Eustachy Kajetan Sapieha (2 August 1881 – 20 February 1963) was a Polish nobleman, prince of the Sapieha family, politician, Polish Minister of Foreign Affairs, and deputy to the Polish parliament (Sejm).

==Politics==
In 1900–04, he studied forestry in Zurich and afterwards earned a degree as an engineer. He was a conservative activist from Kresy, and worked with the German installed Regency Council and Józef Piłsudski during the First World War. In 1917 he unsuccessfully negotiated with the Polish National Committee. Afterwards, disappointed with Piłsudski's leftist policies, he was an organizer of the failed 1919 coup d'état; despite that, he subsequently worked with Piłsudski and supported him. During the Polish-Soviet War, he served in the cavalry.

==Diplomatic career==
On 16 June 1919, Sapieha was delegated as the ambassador of Poland to the United Kingdom. On 4 June 1920 he and Erazm Piltz, representing the Polish government, signed the Treaty of Trianon in Paris.

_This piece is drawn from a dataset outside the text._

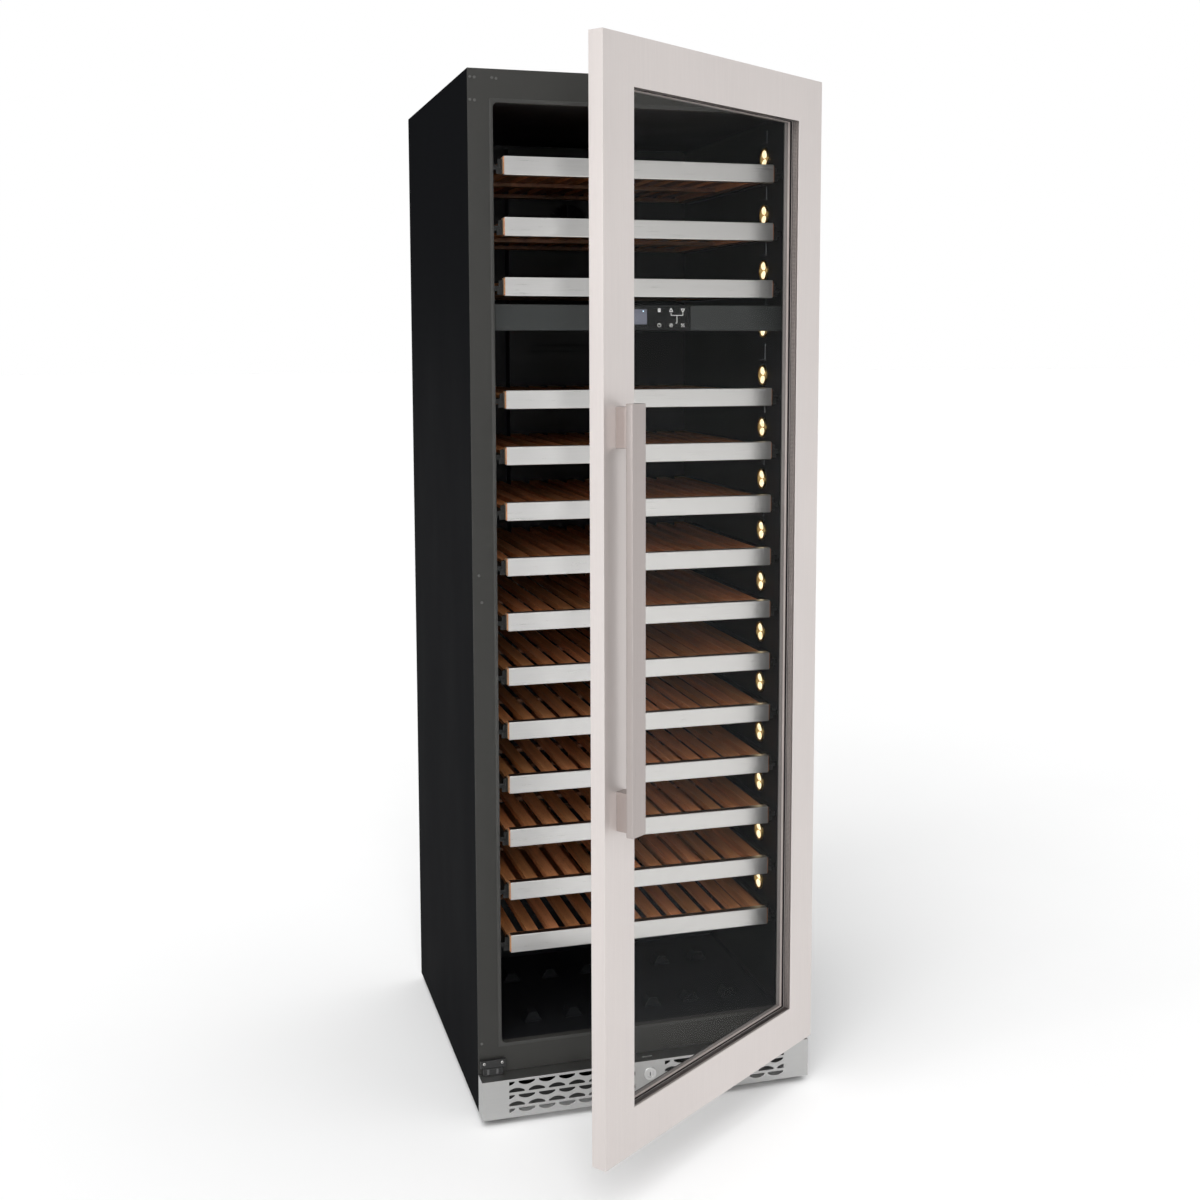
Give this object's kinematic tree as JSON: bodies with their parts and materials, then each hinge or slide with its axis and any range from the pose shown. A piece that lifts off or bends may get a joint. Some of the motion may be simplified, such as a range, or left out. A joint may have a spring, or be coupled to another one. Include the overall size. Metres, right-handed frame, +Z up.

In 1920, he was chosen by Prime Minister Władysław Grabski to be Minister of Foreign Affairs. Although he successfully negotiated several agreements with Western powers, he was faced with the delicate situation over the plebiscites in Upper Silesia. On 24 March 1921 the British Embassy at Warsaw wrote to Earl Curzon in London to say that he had just called upon Prince Sapieha whom he found "very depressed at the result of voting in Upper Silesia, which has on the whole turned out far worse than the Polish Government had anticipated...He agreed with me that the victory reports in the newspapers were foolish and any public rejoicing regrettable." His negotiations over federation with Lithuania also failed and, faced with criticism from the National Democrats, he resigned his post later in the year.

==Parliament and WWII==
In 1928–29 he was a Sejm deputy from the Nonpartisan Bloc for Cooperation with the Government. After the Soviet invasion of Poland in 1939 he was arrested by the Soviets and imprisoned in the Lubyanka prison. After the Sikorski-Mayski Agreement, he joined Anders' Army. In 1941 he travelled to Kenya. He did not return to post-war communist Poland, and remained in Nairobi.

In 1956 he was awarded the Order of the White Eagle by the Polish government in exile.